Note the prolonged computation time for the Bayes model due to the larger sample size (and possibly due to the unconstrained, ie., flat, prior).

Again, the regression coefficients are very similar.

# 7 Caveats

The less data you have, the more the Posterior distribution will depend on your priors. In other words, make sure that your sample size is “large enough”. This post provides some deeper insights.

We have not specified the prior_intercept in our Stan models, as we were not interested in that.

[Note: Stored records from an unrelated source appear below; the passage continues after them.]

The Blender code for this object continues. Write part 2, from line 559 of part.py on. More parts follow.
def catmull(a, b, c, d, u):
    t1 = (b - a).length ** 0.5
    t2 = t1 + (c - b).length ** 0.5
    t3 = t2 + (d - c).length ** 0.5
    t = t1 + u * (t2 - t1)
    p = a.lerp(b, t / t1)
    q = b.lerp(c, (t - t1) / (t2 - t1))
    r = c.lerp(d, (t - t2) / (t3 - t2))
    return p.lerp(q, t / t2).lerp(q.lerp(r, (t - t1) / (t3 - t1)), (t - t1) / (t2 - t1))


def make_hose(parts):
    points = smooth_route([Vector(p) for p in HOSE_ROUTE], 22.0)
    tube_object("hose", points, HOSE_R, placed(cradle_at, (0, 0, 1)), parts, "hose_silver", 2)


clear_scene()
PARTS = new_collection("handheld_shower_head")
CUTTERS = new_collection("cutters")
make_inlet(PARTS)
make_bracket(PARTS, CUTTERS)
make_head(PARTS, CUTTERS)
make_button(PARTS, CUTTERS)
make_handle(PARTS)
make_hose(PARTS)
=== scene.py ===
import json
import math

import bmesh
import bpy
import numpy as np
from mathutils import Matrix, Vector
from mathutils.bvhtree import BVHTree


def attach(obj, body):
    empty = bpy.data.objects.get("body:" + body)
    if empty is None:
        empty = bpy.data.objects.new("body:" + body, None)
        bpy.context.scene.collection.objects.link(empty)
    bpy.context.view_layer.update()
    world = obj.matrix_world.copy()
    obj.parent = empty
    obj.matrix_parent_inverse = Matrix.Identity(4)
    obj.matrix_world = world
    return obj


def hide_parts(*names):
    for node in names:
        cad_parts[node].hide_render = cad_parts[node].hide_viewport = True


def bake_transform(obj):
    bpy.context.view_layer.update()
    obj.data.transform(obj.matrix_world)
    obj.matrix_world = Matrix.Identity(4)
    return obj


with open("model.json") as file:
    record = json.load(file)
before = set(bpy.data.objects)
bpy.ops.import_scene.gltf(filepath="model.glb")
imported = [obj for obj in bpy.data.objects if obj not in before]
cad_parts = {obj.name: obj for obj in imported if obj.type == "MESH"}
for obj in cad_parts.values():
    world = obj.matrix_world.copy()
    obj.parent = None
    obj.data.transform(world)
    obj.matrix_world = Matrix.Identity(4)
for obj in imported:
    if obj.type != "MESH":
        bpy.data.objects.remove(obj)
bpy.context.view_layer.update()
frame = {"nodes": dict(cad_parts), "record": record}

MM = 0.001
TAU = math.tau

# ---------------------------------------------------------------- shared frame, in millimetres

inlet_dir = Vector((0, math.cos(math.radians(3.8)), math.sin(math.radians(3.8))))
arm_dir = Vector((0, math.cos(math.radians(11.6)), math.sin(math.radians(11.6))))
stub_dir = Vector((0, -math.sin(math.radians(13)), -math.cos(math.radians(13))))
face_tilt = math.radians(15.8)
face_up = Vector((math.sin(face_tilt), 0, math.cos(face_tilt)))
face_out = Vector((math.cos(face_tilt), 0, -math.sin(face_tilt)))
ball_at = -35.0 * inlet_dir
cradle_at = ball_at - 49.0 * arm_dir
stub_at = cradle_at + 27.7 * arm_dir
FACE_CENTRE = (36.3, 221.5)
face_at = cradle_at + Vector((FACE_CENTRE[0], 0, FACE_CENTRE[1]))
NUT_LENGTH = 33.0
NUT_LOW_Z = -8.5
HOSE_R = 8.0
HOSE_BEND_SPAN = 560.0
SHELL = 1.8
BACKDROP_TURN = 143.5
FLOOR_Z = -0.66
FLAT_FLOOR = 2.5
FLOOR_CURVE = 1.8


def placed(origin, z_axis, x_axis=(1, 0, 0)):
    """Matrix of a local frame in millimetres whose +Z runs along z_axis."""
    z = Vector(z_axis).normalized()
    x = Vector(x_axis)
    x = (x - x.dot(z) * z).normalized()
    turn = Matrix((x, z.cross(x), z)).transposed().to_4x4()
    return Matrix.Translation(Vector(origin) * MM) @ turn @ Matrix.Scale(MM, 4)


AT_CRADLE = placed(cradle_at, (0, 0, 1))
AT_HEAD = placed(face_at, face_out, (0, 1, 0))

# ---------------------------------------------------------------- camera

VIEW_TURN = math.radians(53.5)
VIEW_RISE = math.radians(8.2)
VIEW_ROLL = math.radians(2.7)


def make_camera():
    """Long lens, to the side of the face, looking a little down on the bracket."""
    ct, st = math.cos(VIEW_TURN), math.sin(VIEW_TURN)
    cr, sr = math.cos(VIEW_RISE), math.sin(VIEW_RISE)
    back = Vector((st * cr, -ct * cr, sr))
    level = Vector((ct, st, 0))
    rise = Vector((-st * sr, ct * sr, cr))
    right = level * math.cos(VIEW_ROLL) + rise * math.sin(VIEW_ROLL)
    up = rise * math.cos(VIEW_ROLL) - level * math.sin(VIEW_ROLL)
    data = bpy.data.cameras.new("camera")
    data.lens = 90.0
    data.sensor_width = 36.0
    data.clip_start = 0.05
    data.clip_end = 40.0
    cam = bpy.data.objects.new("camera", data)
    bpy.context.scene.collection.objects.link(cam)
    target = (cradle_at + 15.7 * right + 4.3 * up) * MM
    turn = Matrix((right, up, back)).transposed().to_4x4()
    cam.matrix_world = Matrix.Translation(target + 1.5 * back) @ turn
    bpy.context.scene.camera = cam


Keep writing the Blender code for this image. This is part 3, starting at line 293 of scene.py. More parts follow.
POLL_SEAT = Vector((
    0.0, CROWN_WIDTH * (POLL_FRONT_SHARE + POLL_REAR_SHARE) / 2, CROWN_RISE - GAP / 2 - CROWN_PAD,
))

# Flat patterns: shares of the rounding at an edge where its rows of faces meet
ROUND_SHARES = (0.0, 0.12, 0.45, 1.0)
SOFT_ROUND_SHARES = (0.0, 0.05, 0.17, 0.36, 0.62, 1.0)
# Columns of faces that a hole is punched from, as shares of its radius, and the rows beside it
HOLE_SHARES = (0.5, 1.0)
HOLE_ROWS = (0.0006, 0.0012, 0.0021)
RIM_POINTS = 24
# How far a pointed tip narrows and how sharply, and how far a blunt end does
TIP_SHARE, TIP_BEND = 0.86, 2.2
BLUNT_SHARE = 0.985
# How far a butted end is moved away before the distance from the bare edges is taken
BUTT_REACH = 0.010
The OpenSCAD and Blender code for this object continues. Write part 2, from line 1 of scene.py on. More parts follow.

However, using the same argument as above, we could set the intercept prior to a flat prior, too. Read here more about setting priors in rstanarm.

# 8 Concluding remarks

As can be seen (and as it is stated in the literature), the point estimates of Bayesian and Frequentist models converge given that a flat prior is used and that the likelihood is normal. Furthermore, the data must be informative enough to “convince” the posterior distribution.

Hence, using lm can be seen as second-best option for computing simple Bayesian models.

Remember that the idea of this post was to provide a simple soluttion practitioners who do not want to install additional softare (such as Stan). Of course, using a second-best option is not optimal by definition.

This post comments on the numerical equivalence of flat prior Bayesian models with Frquentis models.